Supplied material:

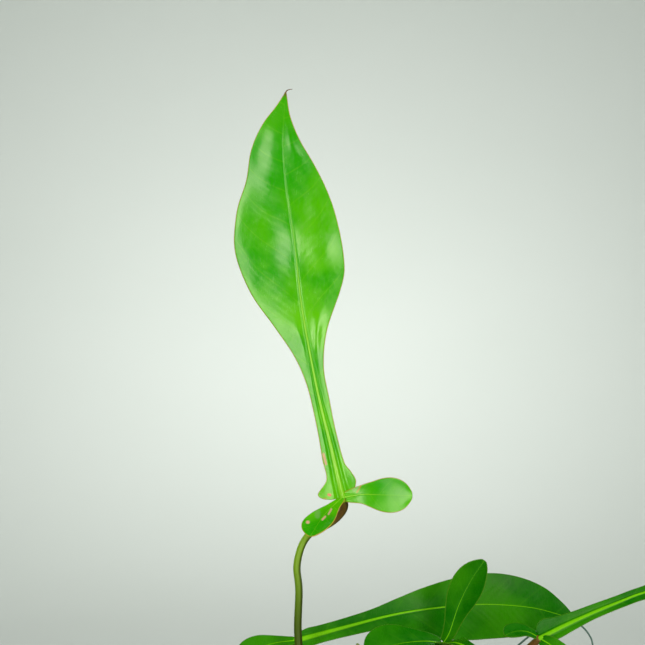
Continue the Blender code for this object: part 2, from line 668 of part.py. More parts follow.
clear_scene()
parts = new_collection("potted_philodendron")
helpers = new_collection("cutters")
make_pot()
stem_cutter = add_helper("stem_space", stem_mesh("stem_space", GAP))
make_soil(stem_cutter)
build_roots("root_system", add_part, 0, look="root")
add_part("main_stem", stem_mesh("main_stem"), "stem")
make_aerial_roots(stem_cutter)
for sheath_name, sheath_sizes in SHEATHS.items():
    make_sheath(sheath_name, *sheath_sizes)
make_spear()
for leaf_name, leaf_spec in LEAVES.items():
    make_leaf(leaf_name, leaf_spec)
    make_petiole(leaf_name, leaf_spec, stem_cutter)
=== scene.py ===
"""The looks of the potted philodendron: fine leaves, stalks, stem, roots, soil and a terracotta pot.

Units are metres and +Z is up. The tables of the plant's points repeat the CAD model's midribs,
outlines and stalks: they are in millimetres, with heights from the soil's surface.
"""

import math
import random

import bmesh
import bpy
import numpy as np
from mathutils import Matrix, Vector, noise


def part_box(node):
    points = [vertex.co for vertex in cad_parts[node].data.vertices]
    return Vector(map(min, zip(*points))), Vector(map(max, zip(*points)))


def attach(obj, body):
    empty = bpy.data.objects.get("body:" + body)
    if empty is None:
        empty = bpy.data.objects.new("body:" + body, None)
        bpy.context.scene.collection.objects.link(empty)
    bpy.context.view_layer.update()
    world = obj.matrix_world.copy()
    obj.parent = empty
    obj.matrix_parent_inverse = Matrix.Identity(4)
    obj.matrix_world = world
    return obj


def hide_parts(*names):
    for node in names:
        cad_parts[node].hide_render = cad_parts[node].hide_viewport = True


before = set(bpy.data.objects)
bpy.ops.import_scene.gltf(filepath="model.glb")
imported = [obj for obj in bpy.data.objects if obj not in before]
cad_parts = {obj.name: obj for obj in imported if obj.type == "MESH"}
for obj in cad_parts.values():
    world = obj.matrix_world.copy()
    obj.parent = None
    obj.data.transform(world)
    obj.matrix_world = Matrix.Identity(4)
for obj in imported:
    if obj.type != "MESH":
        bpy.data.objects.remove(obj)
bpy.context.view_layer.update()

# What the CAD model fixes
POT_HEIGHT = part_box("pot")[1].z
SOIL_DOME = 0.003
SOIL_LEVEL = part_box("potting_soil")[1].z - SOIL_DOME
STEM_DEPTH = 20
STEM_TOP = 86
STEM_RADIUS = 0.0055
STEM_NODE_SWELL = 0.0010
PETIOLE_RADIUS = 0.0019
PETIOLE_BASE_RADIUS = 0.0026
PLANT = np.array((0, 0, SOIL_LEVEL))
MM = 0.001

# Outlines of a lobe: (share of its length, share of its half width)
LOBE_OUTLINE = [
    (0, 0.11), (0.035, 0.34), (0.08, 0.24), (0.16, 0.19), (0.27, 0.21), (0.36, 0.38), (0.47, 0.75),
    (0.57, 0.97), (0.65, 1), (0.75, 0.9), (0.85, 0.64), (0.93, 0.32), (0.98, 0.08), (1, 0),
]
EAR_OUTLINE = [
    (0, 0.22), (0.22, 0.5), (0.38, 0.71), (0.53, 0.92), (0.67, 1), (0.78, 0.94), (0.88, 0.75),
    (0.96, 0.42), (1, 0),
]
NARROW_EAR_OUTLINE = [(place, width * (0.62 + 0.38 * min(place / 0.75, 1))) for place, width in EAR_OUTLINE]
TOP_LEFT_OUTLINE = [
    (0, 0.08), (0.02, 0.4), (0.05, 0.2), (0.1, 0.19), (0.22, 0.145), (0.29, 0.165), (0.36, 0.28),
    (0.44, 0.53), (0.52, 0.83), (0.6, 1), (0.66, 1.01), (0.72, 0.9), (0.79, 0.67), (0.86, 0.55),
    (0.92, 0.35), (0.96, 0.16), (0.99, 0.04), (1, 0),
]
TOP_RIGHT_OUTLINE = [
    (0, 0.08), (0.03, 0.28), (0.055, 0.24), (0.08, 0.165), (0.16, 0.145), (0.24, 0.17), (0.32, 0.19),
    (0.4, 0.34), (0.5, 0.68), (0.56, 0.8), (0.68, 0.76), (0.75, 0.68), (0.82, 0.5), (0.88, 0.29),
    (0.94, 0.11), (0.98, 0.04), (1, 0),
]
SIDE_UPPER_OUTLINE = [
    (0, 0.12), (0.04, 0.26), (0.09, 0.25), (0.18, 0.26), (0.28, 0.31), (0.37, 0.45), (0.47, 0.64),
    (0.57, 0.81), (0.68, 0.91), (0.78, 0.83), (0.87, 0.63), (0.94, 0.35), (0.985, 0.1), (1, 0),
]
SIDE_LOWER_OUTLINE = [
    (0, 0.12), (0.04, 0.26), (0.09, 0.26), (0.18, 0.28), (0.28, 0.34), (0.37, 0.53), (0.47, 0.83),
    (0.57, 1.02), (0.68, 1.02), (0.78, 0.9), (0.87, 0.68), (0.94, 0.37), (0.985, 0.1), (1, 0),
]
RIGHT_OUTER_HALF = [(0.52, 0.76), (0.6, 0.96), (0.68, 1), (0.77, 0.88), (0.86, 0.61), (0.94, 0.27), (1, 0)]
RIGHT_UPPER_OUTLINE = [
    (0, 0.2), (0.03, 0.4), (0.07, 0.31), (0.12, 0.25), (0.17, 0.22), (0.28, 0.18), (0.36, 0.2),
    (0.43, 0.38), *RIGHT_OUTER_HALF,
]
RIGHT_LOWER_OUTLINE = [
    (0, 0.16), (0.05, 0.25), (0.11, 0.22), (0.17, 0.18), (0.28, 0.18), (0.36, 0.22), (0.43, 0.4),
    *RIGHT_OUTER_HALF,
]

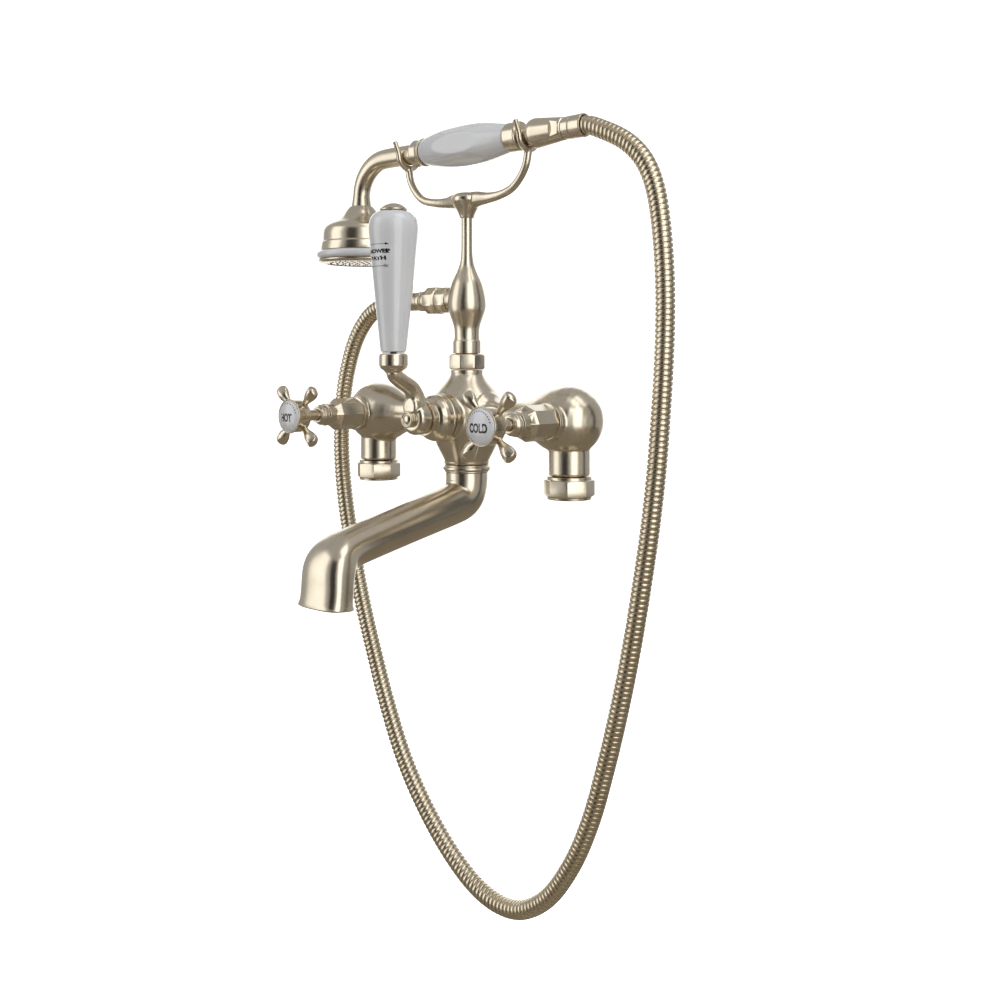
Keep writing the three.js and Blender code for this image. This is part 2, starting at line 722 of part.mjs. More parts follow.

Description of the task:
Using the entries above, extract exactly the span from the line with "make_soil(stem_cutter)" to the line with "bpy.data.objects.remove(obj)", both lines included; leave out everything else.

Solution below:
make_soil(stem_cutter)
build_roots("root_system", add_part, 0, look="root")
add_part("main_stem", stem_mesh("main_stem"), "stem")
make_aerial_roots(stem_cutter)
for sheath_name, sheath_sizes in SHEATHS.items():
    make_sheath(sheath_name, *sheath_sizes)
make_spear()
for leaf_name, leaf_spec in LEAVES.items():
    make_leaf(leaf_name, leaf_spec)
    make_petiole(leaf_name, leaf_spec, stem_cutter)
=== scene.py ===
"""The looks of the potted philodendron: fine leaves, stalks, stem, roots, soil and a terracotta pot.

Units are metres and +Z is up. The tables of the plant's points repeat the CAD model's midribs,
outlines and stalks: they are in millimetres, with heights from the soil's surface.
"""

import math
import random

import bmesh
import bpy
import numpy as np
from mathutils import Matrix, Vector, noise


def part_box(node):
    points = [vertex.co for vertex in cad_parts[node].data.vertices]
    return Vector(map(min, zip(*points))), Vector(map(max, zip(*points)))


def attach(obj, body):
    empty = bpy.data.objects.get("body:" + body)
    if empty is None:
        empty = bpy.data.objects.new("body:" + body, None)
        bpy.context.scene.collection.objects.link(empty)
    bpy.context.view_layer.update()
    world = obj.matrix_world.copy()
    obj.parent = empty
    obj.matrix_parent_inverse = Matrix.Identity(4)
    obj.matrix_world = world
    return obj


def hide_parts(*names):
    for node in names:
        cad_parts[node].hide_render = cad_parts[node].hide_viewport = True


before = set(bpy.data.objects)
bpy.ops.import_scene.gltf(filepath="model.glb")
imported = [obj for obj in bpy.data.objects if obj not in before]
cad_parts = {obj.name: obj for obj in imported if obj.type == "MESH"}
for obj in cad_parts.values():
    world = obj.matrix_world.copy()
    obj.parent = None
    obj.data.transform(world)
    obj.matrix_world = Matrix.Identity(4)
for obj in imported:
    if obj.type != "MESH":
        bpy.data.objects.remove(obj)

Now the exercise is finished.